SUTTON HALL

Sutton Hall 2 (LH)
Sutton Hall was offered as a convalescent home or for institutional use before being demolished in the early 1940s. (Lost Heritage)

Sutton Hall, at Sutton-in-Craven, was built in 1894 by John William Hartley, the reclusive bachelor- owner of Greenroyd Mill (founded by Peter Hartley in 1830) and a throwback to the flourishing days of the textile industry. It was built with views across the Aire Valley and on completion contained a Reception Hall, Morning Room, Dining Room, Library, Drawing Room, Billiard Room as well as 7 bedrooms, 2 bathrooms and a lavatory. It also contained a large attic as well as the centrally-placed ‘Tower Room’. It was lit with gas but had been wired for electricity with state-of-the-art central heating. The house was so big that it was said to have never been completely furnished

On J.W. Hartley’s death, in 1909, he was said to own ‘practically all the houses in Sutton, and also the larger part of the farms on the hillside hear the village’ as well as an estate near Pateley Bridge. The estate passed to a cousin, Miss Emma Hartley, who sold the mill in 1911 due to the poor economic climate and the decline in the textile trade. She died in 1930 and Sutton Hall was left to Ernest Hartley but he only had possession for two years.
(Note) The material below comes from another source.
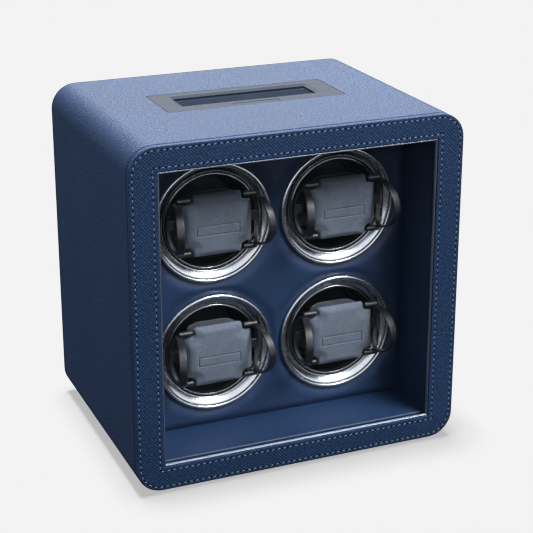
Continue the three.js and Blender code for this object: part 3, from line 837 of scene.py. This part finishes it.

When he died in 1932 there was a conundrum as to who should inherit the hall. His eldest son, George Clifford Hartley, would have succeeded to the estate had he reached his majority before his father died. However, he failed this by three weeks and, under the deed, couldn’t succeed because he was a minor. This left the bizarre scenario that Ernest Hartley’s brother Allen, a Morecambe bus conductor, might inherit if the title could be proved.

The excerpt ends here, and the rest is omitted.